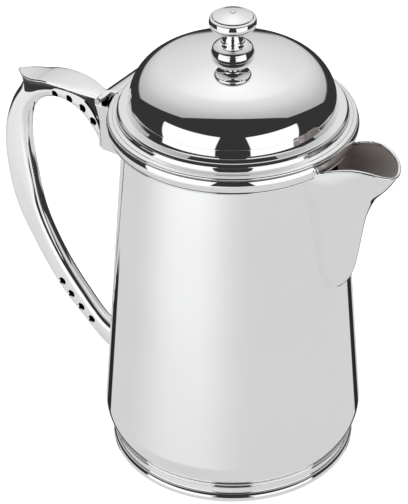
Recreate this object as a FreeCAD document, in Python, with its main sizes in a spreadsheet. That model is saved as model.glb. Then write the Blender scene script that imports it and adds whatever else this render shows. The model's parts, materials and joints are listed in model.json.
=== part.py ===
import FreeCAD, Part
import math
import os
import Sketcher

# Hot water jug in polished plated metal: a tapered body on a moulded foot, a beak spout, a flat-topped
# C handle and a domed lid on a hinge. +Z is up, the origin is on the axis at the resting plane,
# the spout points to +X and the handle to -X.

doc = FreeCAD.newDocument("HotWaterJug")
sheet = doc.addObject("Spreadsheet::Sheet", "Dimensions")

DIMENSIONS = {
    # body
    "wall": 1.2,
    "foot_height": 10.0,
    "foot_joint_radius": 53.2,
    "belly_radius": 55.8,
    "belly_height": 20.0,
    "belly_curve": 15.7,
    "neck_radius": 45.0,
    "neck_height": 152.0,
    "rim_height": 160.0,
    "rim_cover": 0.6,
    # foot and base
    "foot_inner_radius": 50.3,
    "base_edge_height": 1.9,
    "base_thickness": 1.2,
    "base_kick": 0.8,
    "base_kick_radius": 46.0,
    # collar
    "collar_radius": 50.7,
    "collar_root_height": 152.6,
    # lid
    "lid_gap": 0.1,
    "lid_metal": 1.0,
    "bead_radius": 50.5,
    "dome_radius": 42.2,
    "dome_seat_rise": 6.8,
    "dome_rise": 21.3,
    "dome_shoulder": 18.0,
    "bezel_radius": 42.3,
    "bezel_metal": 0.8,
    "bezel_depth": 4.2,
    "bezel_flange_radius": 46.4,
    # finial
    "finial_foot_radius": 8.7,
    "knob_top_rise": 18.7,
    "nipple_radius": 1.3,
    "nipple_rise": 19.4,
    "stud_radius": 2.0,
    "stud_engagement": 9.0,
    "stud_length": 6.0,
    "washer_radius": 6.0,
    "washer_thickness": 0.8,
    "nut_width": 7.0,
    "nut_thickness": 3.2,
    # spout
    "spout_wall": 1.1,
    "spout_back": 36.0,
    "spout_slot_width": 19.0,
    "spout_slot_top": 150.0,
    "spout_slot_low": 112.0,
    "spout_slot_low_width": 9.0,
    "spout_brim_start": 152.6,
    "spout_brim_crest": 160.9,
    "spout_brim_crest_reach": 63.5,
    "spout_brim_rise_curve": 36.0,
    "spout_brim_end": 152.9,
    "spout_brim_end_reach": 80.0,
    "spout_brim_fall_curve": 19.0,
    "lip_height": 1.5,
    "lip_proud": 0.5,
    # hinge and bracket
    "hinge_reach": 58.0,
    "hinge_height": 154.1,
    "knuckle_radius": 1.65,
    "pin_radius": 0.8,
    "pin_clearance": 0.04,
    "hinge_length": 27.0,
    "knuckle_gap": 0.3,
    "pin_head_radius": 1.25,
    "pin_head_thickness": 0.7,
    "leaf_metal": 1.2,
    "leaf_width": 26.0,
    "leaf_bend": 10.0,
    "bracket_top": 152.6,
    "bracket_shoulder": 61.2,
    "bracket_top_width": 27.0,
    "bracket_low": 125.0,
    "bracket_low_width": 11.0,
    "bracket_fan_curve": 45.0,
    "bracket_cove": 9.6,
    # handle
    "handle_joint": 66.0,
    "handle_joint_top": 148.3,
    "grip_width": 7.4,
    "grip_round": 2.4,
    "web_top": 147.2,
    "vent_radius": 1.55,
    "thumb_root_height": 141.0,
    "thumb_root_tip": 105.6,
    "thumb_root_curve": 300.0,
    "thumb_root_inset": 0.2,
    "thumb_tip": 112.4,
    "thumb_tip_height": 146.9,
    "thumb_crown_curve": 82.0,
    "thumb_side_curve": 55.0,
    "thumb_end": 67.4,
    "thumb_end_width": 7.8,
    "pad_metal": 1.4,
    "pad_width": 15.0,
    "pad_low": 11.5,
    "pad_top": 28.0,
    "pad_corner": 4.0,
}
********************
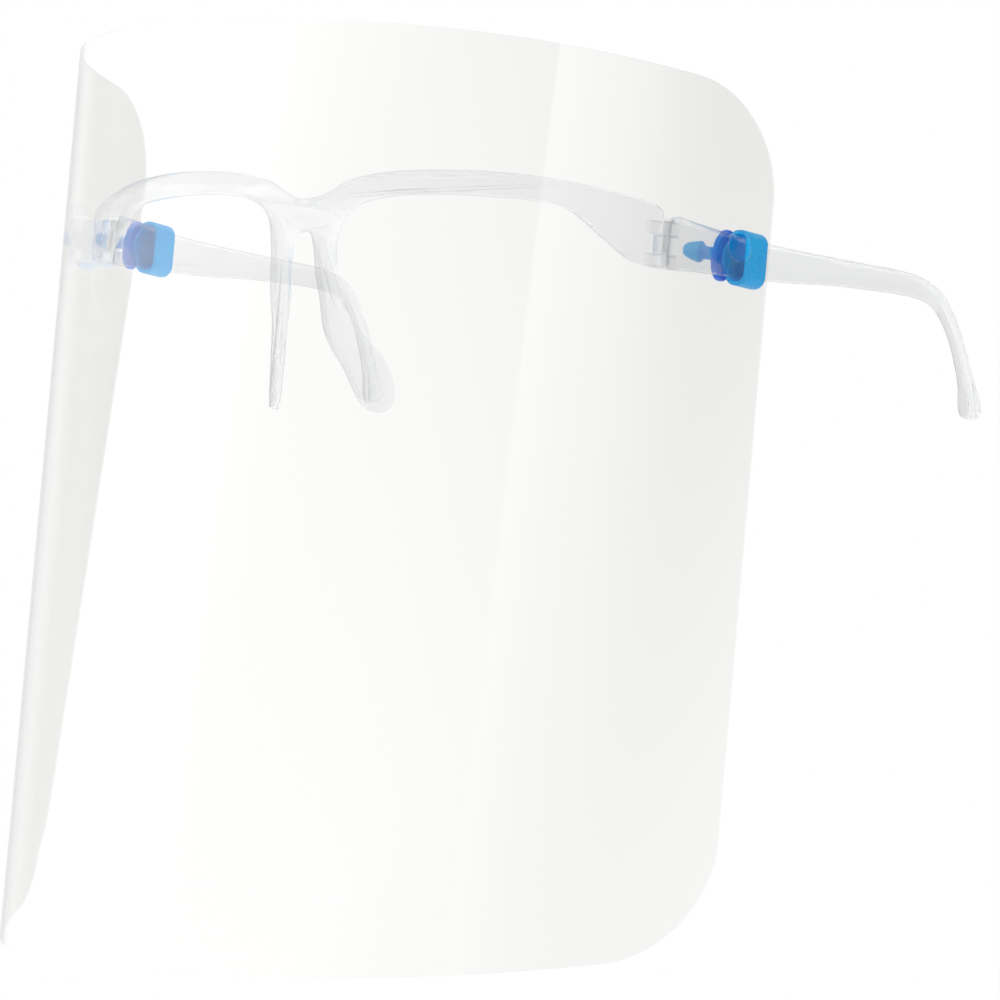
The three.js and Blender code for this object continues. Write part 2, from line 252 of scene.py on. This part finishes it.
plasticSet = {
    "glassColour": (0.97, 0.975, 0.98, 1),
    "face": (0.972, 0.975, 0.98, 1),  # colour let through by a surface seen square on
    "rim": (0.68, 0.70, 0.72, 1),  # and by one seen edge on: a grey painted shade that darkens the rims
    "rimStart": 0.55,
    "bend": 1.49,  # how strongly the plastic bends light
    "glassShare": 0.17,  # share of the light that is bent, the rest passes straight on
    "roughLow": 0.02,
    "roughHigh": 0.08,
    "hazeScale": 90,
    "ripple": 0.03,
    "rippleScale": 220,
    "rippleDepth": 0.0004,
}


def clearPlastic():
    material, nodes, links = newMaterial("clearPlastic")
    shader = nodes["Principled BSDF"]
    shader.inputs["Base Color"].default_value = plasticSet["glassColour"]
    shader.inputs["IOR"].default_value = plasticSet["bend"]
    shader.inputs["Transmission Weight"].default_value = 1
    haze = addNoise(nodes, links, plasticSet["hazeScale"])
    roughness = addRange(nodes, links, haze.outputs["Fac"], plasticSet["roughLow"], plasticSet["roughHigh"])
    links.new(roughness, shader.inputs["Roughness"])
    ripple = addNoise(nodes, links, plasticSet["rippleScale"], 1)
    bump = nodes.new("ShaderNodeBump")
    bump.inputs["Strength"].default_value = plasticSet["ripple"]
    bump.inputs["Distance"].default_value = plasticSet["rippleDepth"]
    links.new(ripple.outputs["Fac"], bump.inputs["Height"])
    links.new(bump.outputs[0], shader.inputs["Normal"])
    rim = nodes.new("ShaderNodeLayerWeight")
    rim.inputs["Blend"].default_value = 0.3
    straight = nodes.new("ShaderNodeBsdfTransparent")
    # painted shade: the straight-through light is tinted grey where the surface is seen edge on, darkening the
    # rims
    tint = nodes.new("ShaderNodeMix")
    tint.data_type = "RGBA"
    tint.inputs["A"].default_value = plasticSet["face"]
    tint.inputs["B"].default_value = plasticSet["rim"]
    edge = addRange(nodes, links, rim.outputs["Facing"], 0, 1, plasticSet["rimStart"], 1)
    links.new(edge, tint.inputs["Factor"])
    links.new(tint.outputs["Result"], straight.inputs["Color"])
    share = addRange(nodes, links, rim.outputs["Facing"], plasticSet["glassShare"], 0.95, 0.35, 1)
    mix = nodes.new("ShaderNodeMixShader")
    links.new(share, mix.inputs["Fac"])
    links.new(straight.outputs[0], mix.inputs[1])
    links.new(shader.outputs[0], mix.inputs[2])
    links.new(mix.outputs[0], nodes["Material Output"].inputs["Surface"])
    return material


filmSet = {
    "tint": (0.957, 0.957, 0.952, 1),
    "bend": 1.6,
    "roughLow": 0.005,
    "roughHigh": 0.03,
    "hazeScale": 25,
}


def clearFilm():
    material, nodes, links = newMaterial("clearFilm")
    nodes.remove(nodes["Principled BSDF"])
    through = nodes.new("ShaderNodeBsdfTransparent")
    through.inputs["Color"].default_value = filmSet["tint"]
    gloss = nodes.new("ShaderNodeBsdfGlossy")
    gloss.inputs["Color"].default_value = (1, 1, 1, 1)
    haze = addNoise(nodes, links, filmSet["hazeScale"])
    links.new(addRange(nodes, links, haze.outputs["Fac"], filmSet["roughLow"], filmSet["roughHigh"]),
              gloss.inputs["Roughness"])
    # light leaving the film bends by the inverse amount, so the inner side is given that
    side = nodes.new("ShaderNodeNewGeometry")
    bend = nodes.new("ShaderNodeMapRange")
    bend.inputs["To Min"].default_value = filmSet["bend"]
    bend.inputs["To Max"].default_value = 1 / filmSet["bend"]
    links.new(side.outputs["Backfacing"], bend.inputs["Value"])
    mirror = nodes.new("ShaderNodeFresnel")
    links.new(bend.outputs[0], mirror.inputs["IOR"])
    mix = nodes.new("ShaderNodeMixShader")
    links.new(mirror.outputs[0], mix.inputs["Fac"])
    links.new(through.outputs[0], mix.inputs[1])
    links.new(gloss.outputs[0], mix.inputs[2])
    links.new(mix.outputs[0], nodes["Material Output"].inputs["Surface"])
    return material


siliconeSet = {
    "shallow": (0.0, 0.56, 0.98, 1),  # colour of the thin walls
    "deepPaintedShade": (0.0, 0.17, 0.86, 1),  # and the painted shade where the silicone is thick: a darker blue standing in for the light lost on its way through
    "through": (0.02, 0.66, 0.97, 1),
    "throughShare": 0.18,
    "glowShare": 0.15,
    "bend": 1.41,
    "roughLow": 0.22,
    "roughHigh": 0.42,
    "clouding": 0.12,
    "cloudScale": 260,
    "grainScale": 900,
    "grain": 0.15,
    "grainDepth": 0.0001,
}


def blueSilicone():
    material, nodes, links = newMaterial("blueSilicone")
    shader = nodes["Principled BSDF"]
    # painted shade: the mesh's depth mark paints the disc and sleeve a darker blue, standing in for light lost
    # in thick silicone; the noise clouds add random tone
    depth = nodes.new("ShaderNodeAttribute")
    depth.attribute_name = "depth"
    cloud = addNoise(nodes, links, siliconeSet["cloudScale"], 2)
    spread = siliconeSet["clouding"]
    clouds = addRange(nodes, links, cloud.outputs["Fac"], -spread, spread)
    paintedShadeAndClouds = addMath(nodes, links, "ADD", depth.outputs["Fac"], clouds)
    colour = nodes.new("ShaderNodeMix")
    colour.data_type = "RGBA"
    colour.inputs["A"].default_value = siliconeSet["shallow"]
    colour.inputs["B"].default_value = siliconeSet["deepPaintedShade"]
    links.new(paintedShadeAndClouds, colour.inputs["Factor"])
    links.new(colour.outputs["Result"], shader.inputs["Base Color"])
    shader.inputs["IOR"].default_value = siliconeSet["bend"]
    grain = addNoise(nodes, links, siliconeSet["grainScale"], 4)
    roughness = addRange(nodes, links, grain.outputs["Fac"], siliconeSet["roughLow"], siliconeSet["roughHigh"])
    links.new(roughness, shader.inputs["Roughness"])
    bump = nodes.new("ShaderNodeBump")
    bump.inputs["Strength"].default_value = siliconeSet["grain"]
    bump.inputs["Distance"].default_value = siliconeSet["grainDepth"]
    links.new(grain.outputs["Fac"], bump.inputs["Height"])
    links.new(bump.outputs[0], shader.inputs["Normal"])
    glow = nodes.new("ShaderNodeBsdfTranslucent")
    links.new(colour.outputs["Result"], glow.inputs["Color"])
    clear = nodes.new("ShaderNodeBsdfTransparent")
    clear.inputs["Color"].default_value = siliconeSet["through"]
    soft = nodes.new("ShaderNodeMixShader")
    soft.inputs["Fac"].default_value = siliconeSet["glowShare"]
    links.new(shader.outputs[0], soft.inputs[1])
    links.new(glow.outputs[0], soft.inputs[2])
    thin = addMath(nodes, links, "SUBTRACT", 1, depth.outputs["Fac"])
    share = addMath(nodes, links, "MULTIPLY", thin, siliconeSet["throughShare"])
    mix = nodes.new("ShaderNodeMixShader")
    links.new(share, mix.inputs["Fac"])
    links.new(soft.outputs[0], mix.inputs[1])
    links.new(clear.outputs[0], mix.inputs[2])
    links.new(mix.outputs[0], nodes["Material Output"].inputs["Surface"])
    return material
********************
Lines in the records that hold the word "this" are to be counted; give only the total.

2